Body Language: You may have heard statistics about how we do a high percentage of our communication without using words. They’re generally not true; words are still important, and see above for some further information on that. While not quite as important as you might have been led to believe, body language is still something to consider.

The major point to try and fix is behavior that makes you seem anxious. Try and keep your hands by your side; if you’re sitting, place them in your lap. Don’t fold your arms across your chest. Testing on perception has shown that people are less trusting of those that seem nervous or unsure, so try and exude confidence even if you don’t feel it.

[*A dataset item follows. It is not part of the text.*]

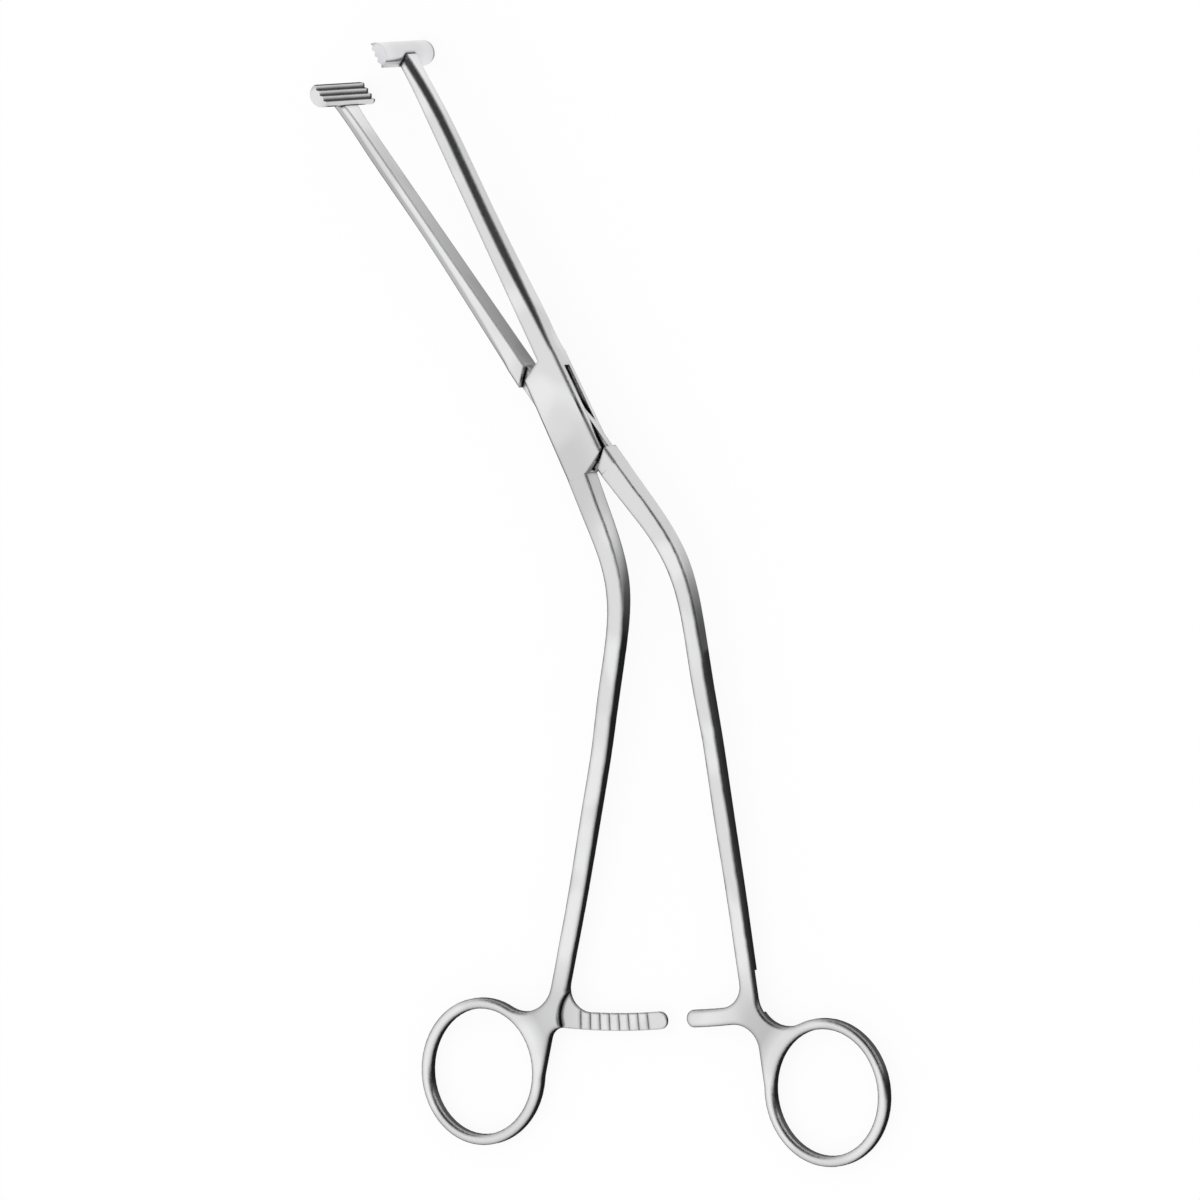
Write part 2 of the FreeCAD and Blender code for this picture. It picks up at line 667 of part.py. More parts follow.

PERCEPTION OF… Your Internal Preparation

Finally, it wouldn’t be right not to acknowledge some of these require an internal preparation. It’s all well and good trying to exude confidence as mentioned above, but some of us just can’t do it if it’s not genuine.

There are ways to trick your brain into thinking you feel better than you do. This is quite literal; you can convince your brain you’re happy and confident even if you’re not. Do it right, and you will get a resulting flood of chemicals to the brain that are identical to when the emotion is real.

Before any big career event, find a private space and go through what are referred to as “power poses.” The most effective is to raise your hands above your head, the way a sprinter does when they cross the finish line in first place. It’s a move that says you have triumphed and your brain will be tricked into thinking that you have. These have been tested, time and again, and always deliver the same result.


So from your business cards to your appearance and through to making strange yoga-like poses in the bathroom before a meeting, you can improve how other people perceive you. It may take some time for all of the points raised above to begin to feel natural; it won’t come easily.

Think of the saying, though: fake it until you make it. That’s all you’re doing, just in a business setting. The more confident you act and the more polished you appear on the outside, the higher the chance of it becoming a reality on the outside.